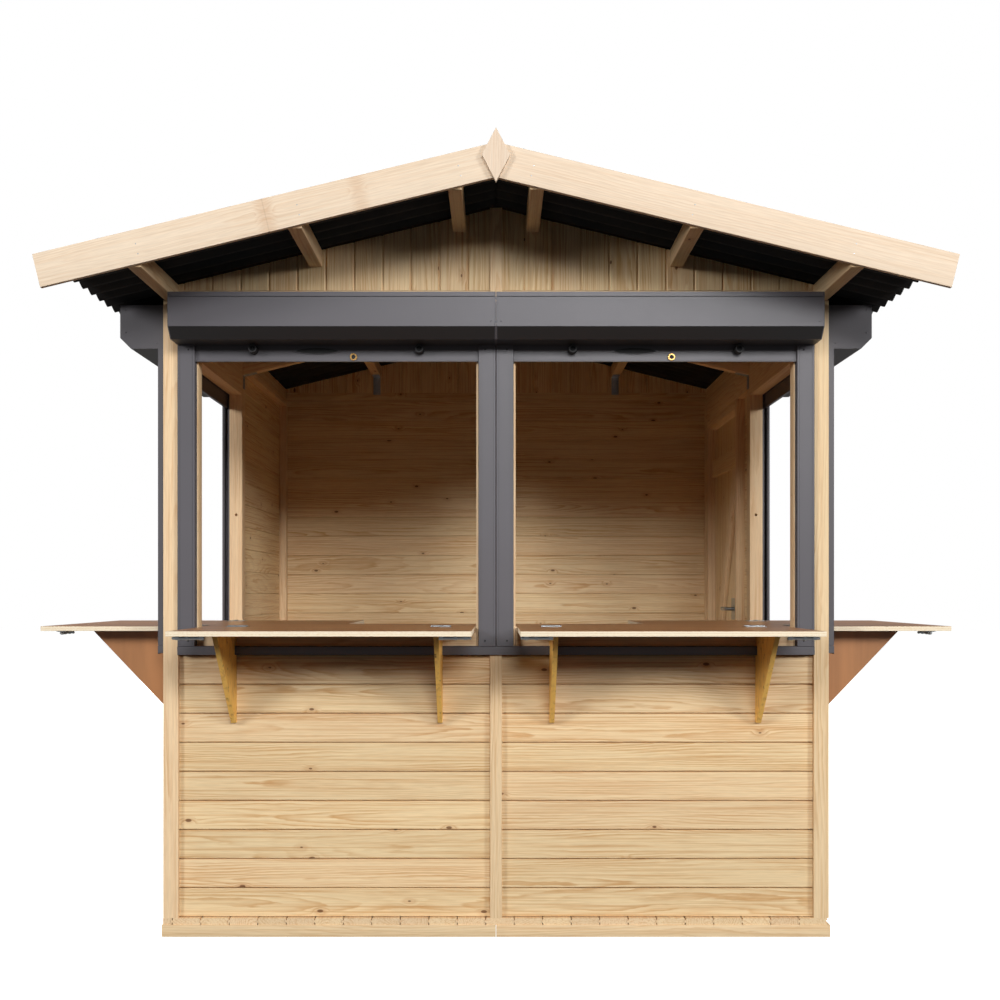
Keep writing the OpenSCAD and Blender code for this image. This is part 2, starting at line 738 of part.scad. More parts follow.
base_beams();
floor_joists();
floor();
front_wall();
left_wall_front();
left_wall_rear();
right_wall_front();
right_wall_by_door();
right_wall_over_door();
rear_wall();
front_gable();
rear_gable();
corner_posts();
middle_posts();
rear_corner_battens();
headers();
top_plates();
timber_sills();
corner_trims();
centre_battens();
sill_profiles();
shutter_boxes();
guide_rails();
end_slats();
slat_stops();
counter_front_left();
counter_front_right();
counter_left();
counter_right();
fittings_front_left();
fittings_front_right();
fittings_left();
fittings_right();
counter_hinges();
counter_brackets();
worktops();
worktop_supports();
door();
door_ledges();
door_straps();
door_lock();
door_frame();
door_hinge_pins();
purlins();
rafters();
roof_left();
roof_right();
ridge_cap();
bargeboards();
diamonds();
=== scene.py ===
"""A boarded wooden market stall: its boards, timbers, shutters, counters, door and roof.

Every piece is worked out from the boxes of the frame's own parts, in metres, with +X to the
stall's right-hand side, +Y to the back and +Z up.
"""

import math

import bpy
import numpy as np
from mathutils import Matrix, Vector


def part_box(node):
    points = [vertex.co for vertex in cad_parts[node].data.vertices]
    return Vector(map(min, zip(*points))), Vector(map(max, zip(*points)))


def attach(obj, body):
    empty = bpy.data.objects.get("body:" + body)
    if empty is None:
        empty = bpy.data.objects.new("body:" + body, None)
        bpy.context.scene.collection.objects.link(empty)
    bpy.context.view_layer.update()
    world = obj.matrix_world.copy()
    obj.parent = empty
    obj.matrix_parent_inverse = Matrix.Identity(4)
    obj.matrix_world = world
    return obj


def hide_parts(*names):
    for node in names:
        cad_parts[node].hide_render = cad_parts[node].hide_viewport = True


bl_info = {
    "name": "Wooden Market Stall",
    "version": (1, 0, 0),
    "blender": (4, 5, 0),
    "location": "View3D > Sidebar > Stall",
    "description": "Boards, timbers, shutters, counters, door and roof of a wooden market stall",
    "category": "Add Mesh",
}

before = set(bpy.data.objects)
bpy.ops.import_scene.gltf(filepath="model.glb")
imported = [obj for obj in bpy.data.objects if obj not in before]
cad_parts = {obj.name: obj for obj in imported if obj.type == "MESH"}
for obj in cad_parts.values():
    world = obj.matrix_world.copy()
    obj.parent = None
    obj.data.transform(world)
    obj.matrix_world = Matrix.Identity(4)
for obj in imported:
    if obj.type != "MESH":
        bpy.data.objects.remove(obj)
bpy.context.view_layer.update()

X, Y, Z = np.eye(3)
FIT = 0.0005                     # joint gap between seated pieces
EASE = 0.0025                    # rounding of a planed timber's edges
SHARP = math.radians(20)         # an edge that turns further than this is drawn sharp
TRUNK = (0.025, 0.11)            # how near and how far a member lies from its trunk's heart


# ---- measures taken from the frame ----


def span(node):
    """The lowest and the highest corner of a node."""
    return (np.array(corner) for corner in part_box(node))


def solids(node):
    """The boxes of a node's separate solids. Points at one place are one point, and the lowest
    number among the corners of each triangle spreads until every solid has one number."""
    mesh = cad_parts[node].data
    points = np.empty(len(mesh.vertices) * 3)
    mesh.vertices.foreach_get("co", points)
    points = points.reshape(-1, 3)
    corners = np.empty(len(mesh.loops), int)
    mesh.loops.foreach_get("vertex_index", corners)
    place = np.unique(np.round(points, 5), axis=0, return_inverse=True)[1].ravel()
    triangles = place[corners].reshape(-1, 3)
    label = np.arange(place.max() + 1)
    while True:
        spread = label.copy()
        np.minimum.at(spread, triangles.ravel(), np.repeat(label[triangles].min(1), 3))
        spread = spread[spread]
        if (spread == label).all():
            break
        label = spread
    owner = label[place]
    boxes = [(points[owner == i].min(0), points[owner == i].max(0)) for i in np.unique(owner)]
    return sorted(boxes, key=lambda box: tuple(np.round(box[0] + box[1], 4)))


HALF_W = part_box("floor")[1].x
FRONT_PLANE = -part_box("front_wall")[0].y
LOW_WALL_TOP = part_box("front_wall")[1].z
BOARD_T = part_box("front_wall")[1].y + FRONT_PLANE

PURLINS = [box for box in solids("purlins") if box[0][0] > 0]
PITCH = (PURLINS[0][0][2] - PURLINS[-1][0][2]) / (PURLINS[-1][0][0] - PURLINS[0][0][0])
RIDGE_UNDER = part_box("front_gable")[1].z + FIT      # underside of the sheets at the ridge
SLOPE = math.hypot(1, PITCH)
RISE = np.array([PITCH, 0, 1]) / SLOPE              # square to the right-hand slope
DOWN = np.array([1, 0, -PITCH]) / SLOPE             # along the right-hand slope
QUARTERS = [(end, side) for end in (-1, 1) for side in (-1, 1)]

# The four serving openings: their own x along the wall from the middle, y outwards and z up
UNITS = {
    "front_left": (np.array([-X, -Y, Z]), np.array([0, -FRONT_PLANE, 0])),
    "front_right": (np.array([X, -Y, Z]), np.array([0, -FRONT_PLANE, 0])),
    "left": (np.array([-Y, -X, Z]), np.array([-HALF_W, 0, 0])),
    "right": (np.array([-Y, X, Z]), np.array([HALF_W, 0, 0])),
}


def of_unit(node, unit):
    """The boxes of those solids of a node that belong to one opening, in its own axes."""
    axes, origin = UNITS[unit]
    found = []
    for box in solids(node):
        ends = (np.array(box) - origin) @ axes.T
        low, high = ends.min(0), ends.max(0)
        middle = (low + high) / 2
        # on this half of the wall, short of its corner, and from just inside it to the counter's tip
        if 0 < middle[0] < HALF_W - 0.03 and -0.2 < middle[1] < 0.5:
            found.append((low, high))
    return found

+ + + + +

▸ **Work required**:
Quote only the lines running from the line that holds "counter_left();" to the line that holds "if empty is", both ends included.

▸ **Correct answer**:
counter_left();
counter_right();
fittings_front_left();
fittings_front_right();
fittings_left();
fittings_right();
counter_hinges();
counter_brackets();
worktops();
worktop_supports();
door();
door_ledges();
door_straps();
door_lock();
door_frame();
door_hinge_pins();
purlins();
rafters();
roof_left();
roof_right();
ridge_cap();
bargeboards();
diamonds();
=== scene.py ===
"""A boarded wooden market stall: its boards, timbers, shutters, counters, door and roof.

Every piece is worked out from the boxes of the frame's own parts, in metres, with +X to the
stall's right-hand side, +Y to the back and +Z up.
"""

import math

import bpy
import numpy as np
from mathutils import Matrix, Vector


def part_box(node):
    points = [vertex.co for vertex in cad_parts[node].data.vertices]
    return Vector(map(min, zip(*points))), Vector(map(max, zip(*points)))


def attach(obj, body):
    empty = bpy.data.objects.get("body:" + body)
    if empty is None:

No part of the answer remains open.